━━ Dataset extract

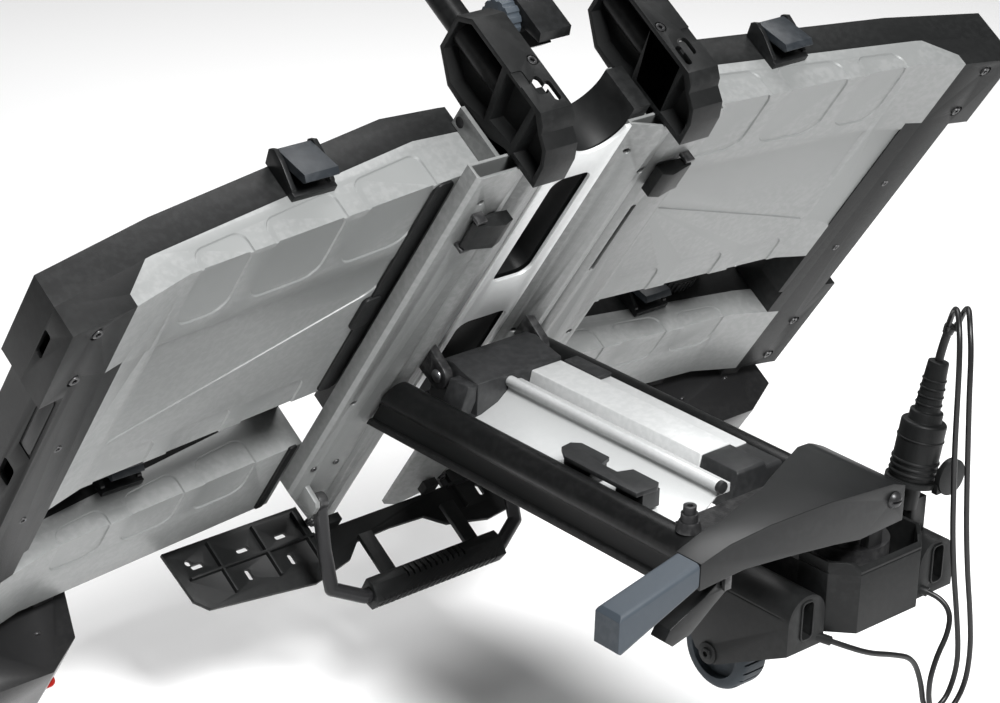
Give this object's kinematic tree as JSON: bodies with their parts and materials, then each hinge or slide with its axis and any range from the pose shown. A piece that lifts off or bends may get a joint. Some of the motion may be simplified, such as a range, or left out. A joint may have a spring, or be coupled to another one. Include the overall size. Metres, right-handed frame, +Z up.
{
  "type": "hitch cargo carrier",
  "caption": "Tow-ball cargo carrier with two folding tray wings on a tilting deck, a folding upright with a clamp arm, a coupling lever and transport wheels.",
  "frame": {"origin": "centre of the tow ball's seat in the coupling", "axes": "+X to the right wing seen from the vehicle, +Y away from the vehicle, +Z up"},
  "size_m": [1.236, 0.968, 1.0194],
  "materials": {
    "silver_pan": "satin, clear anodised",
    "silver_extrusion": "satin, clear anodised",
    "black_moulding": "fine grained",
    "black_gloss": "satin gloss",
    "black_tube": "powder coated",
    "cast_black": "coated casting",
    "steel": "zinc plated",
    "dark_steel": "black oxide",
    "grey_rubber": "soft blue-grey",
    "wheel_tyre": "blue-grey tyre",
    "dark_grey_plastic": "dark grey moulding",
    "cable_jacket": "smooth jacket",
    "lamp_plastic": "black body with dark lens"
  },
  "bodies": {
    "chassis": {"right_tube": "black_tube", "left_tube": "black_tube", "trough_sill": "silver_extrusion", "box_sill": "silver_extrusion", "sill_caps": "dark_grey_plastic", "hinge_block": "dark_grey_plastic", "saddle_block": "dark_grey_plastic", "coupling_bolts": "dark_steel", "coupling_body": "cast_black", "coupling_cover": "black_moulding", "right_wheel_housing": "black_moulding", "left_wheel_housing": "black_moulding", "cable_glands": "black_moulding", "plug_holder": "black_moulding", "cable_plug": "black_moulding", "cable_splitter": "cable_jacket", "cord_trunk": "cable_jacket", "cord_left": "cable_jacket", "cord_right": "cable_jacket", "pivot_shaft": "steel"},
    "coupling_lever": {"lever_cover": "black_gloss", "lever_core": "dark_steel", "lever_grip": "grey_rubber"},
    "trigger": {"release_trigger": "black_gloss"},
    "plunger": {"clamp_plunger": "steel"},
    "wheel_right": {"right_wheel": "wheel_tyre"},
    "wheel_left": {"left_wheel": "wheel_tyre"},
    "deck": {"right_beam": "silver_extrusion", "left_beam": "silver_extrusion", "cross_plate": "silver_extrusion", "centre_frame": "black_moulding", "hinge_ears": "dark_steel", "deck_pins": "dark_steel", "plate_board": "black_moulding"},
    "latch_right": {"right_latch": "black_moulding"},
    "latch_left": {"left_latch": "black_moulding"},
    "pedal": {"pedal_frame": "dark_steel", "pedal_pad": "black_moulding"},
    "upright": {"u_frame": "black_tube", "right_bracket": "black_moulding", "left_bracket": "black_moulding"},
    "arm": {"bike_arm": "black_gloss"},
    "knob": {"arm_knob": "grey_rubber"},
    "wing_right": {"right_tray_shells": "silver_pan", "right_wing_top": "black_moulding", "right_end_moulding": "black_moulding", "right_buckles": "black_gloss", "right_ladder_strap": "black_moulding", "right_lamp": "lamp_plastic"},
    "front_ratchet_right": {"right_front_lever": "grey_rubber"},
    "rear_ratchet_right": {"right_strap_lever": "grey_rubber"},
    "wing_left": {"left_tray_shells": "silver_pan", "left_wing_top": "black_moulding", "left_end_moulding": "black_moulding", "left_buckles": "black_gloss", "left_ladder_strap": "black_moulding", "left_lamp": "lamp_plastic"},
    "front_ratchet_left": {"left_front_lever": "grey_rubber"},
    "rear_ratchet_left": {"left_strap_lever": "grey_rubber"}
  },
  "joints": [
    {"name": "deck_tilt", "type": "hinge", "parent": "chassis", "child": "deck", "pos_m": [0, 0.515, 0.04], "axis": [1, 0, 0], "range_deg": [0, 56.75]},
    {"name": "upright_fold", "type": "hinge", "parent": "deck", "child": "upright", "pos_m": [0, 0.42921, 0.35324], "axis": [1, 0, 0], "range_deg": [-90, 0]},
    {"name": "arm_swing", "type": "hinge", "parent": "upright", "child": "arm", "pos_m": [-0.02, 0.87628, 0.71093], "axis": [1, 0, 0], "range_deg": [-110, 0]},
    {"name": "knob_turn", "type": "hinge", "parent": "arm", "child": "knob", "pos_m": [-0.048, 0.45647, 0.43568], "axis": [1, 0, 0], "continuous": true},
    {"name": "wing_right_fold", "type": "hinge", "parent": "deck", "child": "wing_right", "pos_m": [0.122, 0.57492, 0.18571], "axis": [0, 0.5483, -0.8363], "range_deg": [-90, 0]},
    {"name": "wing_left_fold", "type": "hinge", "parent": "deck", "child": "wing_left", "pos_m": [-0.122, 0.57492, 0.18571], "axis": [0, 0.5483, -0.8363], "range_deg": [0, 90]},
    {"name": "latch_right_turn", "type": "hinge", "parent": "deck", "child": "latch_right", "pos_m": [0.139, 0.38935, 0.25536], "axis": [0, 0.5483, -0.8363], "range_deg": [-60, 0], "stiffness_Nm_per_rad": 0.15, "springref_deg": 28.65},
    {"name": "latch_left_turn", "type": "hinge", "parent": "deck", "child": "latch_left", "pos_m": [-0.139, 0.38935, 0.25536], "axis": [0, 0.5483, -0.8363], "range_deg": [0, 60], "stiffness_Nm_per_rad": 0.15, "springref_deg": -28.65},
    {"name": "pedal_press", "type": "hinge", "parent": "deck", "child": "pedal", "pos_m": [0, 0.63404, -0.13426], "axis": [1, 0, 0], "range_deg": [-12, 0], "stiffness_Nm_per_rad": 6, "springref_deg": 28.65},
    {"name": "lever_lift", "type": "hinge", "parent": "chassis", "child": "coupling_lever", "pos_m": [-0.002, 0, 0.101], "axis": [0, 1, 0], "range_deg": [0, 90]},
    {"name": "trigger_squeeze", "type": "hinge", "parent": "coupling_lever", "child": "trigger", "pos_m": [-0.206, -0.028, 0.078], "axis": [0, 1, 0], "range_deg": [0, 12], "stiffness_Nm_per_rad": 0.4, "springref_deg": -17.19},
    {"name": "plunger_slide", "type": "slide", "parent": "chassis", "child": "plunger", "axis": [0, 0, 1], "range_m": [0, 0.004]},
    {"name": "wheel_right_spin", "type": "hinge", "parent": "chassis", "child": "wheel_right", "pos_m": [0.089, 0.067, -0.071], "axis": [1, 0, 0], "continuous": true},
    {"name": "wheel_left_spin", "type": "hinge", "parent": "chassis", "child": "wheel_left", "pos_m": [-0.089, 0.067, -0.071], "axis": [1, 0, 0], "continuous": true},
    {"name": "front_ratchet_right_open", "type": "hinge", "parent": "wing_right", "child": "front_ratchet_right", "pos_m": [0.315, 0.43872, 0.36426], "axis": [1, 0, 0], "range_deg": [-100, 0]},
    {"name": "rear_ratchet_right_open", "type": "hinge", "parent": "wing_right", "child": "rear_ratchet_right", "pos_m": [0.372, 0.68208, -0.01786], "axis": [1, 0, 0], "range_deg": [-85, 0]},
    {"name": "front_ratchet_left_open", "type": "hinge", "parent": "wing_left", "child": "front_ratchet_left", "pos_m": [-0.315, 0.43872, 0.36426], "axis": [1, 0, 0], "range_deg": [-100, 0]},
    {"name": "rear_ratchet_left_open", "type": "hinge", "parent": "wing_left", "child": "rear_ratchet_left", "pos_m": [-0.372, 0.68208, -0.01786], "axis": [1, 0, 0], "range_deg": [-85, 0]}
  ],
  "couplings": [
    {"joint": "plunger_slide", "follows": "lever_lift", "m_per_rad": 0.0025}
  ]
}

━━━━

• Exercise aim:
Return every line of the material exactly.

• Result of the exercise:
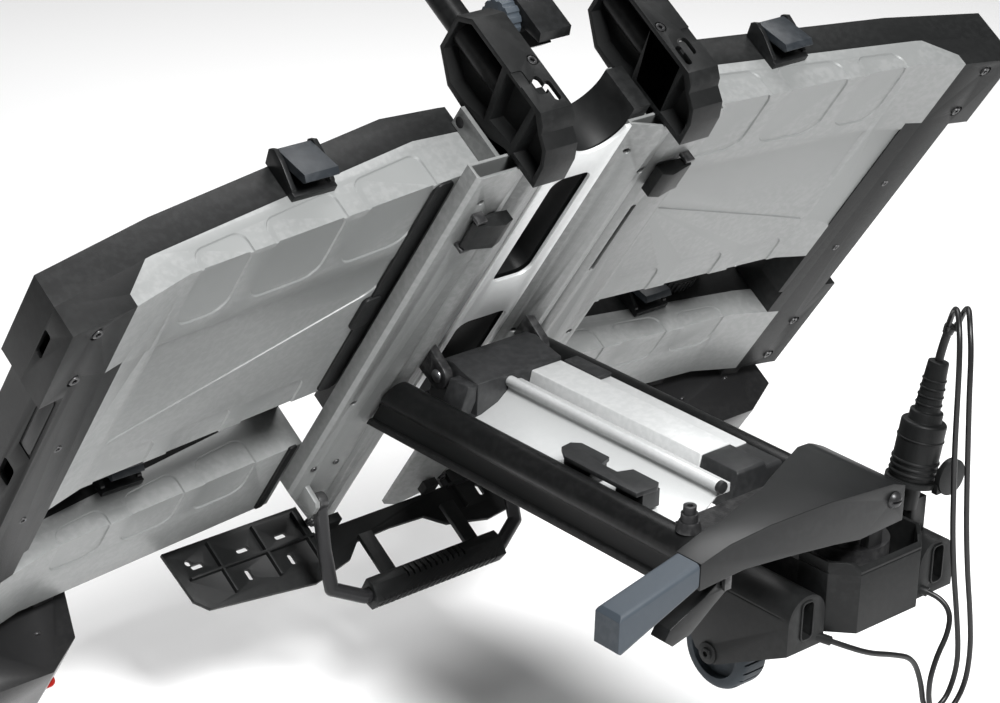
Give this object's kinematic tree as JSON: bodies with their parts and materials, then each hinge or slide with its axis and any range from the pose shown. A piece that lifts off or bends may get a joint. Some of the motion may be simplified, such as a range, or left out. A joint may have a spring, or be coupled to another one. Include the overall size. Metres, right-handed frame, +Z up.
{
  "type": "hitch cargo carrier",
  "caption": "Tow-ball cargo carrier with two folding tray wings on a tilting deck, a folding upright with a clamp arm, a coupling lever and transport wheels.",
  "frame": {"origin": "centre of the tow ball's seat in the coupling", "axes": "+X to the right wing seen from the vehicle, +Y away from the vehicle, +Z up"},
  "size_m": [1.236, 0.968, 1.0194],
  "materials": {
    "silver_pan": "satin, clear anodised",
    "silver_extrusion": "satin, clear anodised",
    "black_moulding": "fine grained",
    "black_gloss": "satin gloss",
    "black_tube": "powder coated",
    "cast_black": "coated casting",
    "steel": "zinc plated",
    "dark_steel": "black oxide",
    "grey_rubber": "soft blue-grey",
    "wheel_tyre": "blue-grey tyre",
    "dark_grey_plastic": "dark grey moulding",
    "cable_jacket": "smooth jacket",
    "lamp_plastic": "black body with dark lens"
  },
  "bodies": {
    "chassis": {"right_tube": "black_tube", "left_tube": "black_tube", "trough_sill": "silver_extrusion", "box_sill": "silver_extrusion", "sill_caps": "dark_grey_plastic", "hinge_block": "dark_grey_plastic", "saddle_block": "dark_grey_plastic", "coupling_bolts": "dark_steel", "coupling_body": "cast_black", "coupling_cover": "black_moulding", "right_wheel_housing": "black_moulding", "left_wheel_housing": "black_moulding", "cable_glands": "black_moulding", "plug_holder": "black_moulding", "cable_plug": "black_moulding", "cable_splitter": "cable_jacket", "cord_trunk": "cable_jacket", "cord_left": "cable_jacket", "cord_right": "cable_jacket", "pivot_shaft": "steel"},
    "coupling_lever": {"lever_cover": "black_gloss", "lever_core": "dark_steel", "lever_grip": "grey_rubber"},
    "trigger": {"release_trigger": "black_gloss"},
    "plunger": {"clamp_plunger": "steel"},
    "wheel_right": {"right_wheel": "wheel_tyre"},
    "wheel_left": {"left_wheel": "wheel_tyre"},
    "deck": {"right_beam": "silver_extrusion", "left_beam": "silver_extrusion", "cross_plate": "silver_extrusion", "centre_frame": "black_moulding", "hinge_ears": "dark_steel", "deck_pins": "dark_steel", "plate_board": "black_moulding"},
    "latch_right": {"right_latch": "black_moulding"},
    "latch_left": {"left_latch": "black_moulding"},
    "pedal": {"pedal_frame": "dark_steel", "pedal_pad": "black_moulding"},
    "upright": {"u_frame": "black_tube", "right_bracket": "black_moulding", "left_bracket": "black_moulding"},
    "arm": {"bike_arm": "black_gloss"},
    "knob": {"arm_knob": "grey_rubber"},
    "wing_right": {"right_tray_shells": "silver_pan", "right_wing_top": "black_moulding", "right_end_moulding": "black_moulding", "right_buckles": "black_gloss", "right_ladder_strap": "black_moulding", "right_lamp": "lamp_plastic"},
    "front_ratchet_right": {"right_front_lever": "grey_rubber"},
    "rear_ratchet_right": {"right_strap_lever": "grey_rubber"},
    "wing_left": {"left_tray_shells": "silver_pan", "left_wing_top": "black_moulding", "left_end_moulding": "black_moulding", "left_buckles": "black_gloss", "left_ladder_strap": "black_moulding", "left_lamp": "lamp_plastic"},
    "front_ratchet_left": {"left_front_lever": "grey_rubber"},
    "rear_ratchet_left": {"left_strap_lever": "grey_rubber"}
  },
  "joints": [
    {"name": "deck_tilt", "type": "hinge", "parent": "chassis", "child": "deck", "pos_m": [0, 0.515, 0.04], "axis": [1, 0, 0], "range_deg": [0, 56.75]},
    {"name": "upright_fold", "type": "hinge", "parent": "deck", "child": "upright", "pos_m": [0, 0.42921, 0.35324], "axis": [1, 0, 0], "range_deg": [-90, 0]},
    {"name": "arm_swing", "type": "hinge", "parent": "upright", "child": "arm", "pos_m": [-0.02, 0.87628, 0.71093], "axis": [1, 0, 0], "range_deg": [-110, 0]},
    {"name": "knob_turn", "type": "hinge", "parent": "arm", "child": "knob", "pos_m": [-0.048, 0.45647, 0.43568], "axis": [1, 0, 0], "continuous": true},
    {"name": "wing_right_fold", "type": "hinge", "parent": "deck", "child": "wing_right", "pos_m": [0.122, 0.57492, 0.18571], "axis": [0, 0.5483, -0.8363], "range_deg": [-90, 0]},
    {"name": "wing_left_fold", "type": "hinge", "parent": "deck", "child": "wing_left", "pos_m": [-0.122, 0.57492, 0.18571], "axis": [0, 0.5483, -0.8363], "range_deg": [0, 90]},
    {"name": "latch_right_turn", "type": "hinge", "parent": "deck", "child": "latch_right", "pos_m": [0.139, 0.38935, 0.25536], "axis": [0, 0.5483, -0.8363], "range_deg": [-60, 0], "stiffness_Nm_per_rad": 0.15, "springref_deg": 28.65},
    {"name": "latch_left_turn", "type": "hinge", "parent": "deck", "child": "latch_left", "pos_m": [-0.139, 0.38935, 0.25536], "axis": [0, 0.5483, -0.8363], "range_deg": [0, 60], "stiffness_Nm_per_rad": 0.15, "springref_deg": -28.65},
    {"name": "pedal_press", "type": "hinge", "parent": "deck", "child": "pedal", "pos_m": [0, 0.63404, -0.13426], "axis": [1, 0, 0], "range_deg": [-12, 0], "stiffness_Nm_per_rad": 6, "springref_deg": 28.65},
    {"name": "lever_lift", "type": "hinge", "parent": "chassis", "child": "coupling_lever", "pos_m": [-0.002, 0, 0.101], "axis": [0, 1, 0], "range_deg": [0, 90]},
    {"name": "trigger_squeeze", "type": "hinge", "parent": "coupling_lever", "child": "trigger", "pos_m": [-0.206, -0.028, 0.078], "axis": [0, 1, 0], "range_deg": [0, 12], "stiffness_Nm_per_rad": 0.4, "springref_deg": -17.19},
    {"name": "plunger_slide", "type": "slide", "parent": "chassis", "child": "plunger", "axis": [0, 0, 1], "range_m": [0, 0.004]},
    {"name": "wheel_right_spin", "type": "hinge", "parent": "chassis", "child": "wheel_right", "pos_m": [0.089, 0.067, -0.071], "axis": [1, 0, 0], "continuous": true},
    {"name": "wheel_left_spin", "type": "hinge", "parent": "chassis", "child": "wheel_left", "pos_m": [-0.089, 0.067, -0.071], "axis": [1, 0, 0], "continuous": true},
    {"name": "front_ratchet_right_open", "type": "hinge", "parent": "wing_right", "child": "front_ratchet_right", "pos_m": [0.315, 0.43872, 0.36426], "axis": [1, 0, 0], "range_deg": [-100, 0]},
    {"name": "rear_ratchet_right_open", "type": "hinge", "parent": "wing_right", "child": "rear_ratchet_right", "pos_m": [0.372, 0.68208, -0.01786], "axis": [1, 0, 0], "range_deg": [-85, 0]},
    {"name": "front_ratchet_left_open", "type": "hinge", "parent": "wing_left", "child": "front_ratchet_left", "pos_m": [-0.315, 0.43872, 0.36426], "axis": [1, 0, 0], "range_deg": [-100, 0]},
    {"name": "rear_ratchet_left_open", "type": "hinge", "parent": "wing_left", "child": "rear_ratchet_left", "pos_m": [-0.372, 0.68208, -0.01786], "axis": [1, 0, 0], "range_deg": [-85, 0]}
  ],
  "couplings": [
    {"joint": "plunger_slide", "follows": "lever_lift", "m_per_rad": 0.0025}
  ]
}